__Given exercise__:
Extract every line below, verbatim.

__Supplied information__:
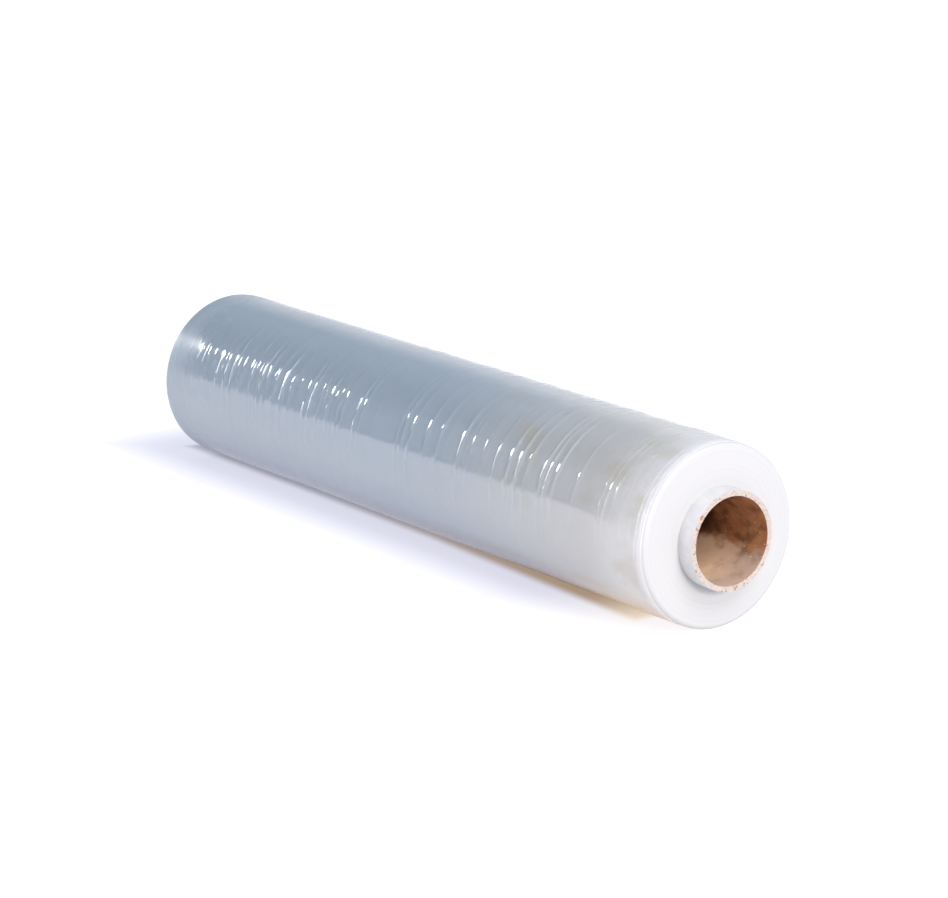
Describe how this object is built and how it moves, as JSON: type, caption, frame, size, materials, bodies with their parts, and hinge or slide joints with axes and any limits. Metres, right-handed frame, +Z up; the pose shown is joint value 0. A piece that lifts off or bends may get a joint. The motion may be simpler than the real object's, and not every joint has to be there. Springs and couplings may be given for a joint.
{
  "type": "roll of body wrap film",
  "caption": "Roll of clear body wrap film on a cardboard core, lying on its side: tight ridges round the film, and a hollow core that stands out a little at both ends.",
  "frame": {"origin": "on the surface that the roll lies on, under the middle of the roll", "axes": "+X along the core, +Z up, +Y across the roll towards the side where the film's tail ends"},
  "size_m": [0.523, 0.1068, 0.1061],
  "materials": {
    "cardboard": "spiral-wound kraft board, brown inside, with a paler outer ply and rough-cut ends",
    "film": "many turns of clear film wound tight, glossy and cloudy, with a white end face"
  },
  "bodies": {
    "root": {"cardboard_core": "cardboard", "film_roll": "film"}
  },
  "joints": []
}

__Written solution__:
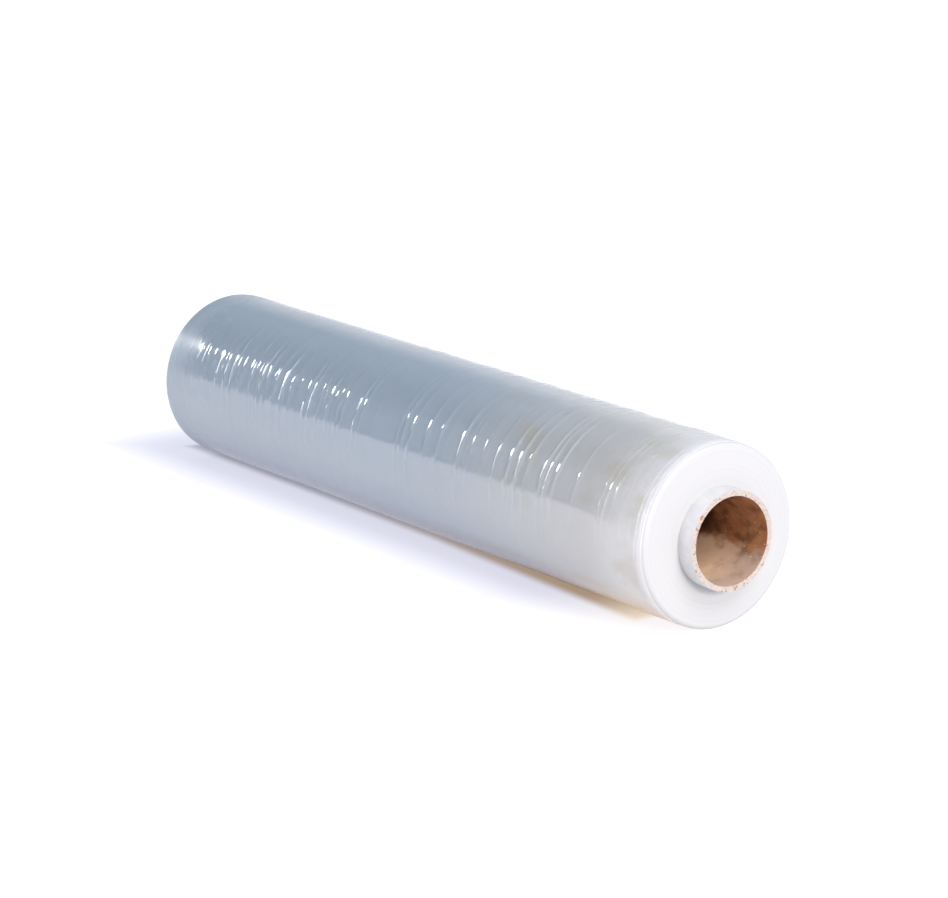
Describe how this object is built and how it moves, as JSON: type, caption, frame, size, materials, bodies with their parts, and hinge or slide joints with axes and any limits. Metres, right-handed frame, +Z up; the pose shown is joint value 0. A piece that lifts off or bends may get a joint. The motion may be simpler than the real object's, and not every joint has to be there. Springs and couplings may be given for a joint.
{
  "type": "roll of body wrap film",
  "caption": "Roll of clear body wrap film on a cardboard core, lying on its side: tight ridges round the film, and a hollow core that stands out a little at both ends.",
  "frame": {"origin": "on the surface that the roll lies on, under the middle of the roll", "axes": "+X along the core, +Z up, +Y across the roll towards the side where the film's tail ends"},
  "size_m": [0.523, 0.1068, 0.1061],
  "materials": {
    "cardboard": "spiral-wound kraft board, brown inside, with a paler outer ply and rough-cut ends",
    "film": "many turns of clear film wound tight, glossy and cloudy, with a white end face"
  },
  "bodies": {
    "root": {"cardboard_core": "cardboard", "film_roll": "film"}
  },
  "joints": []
}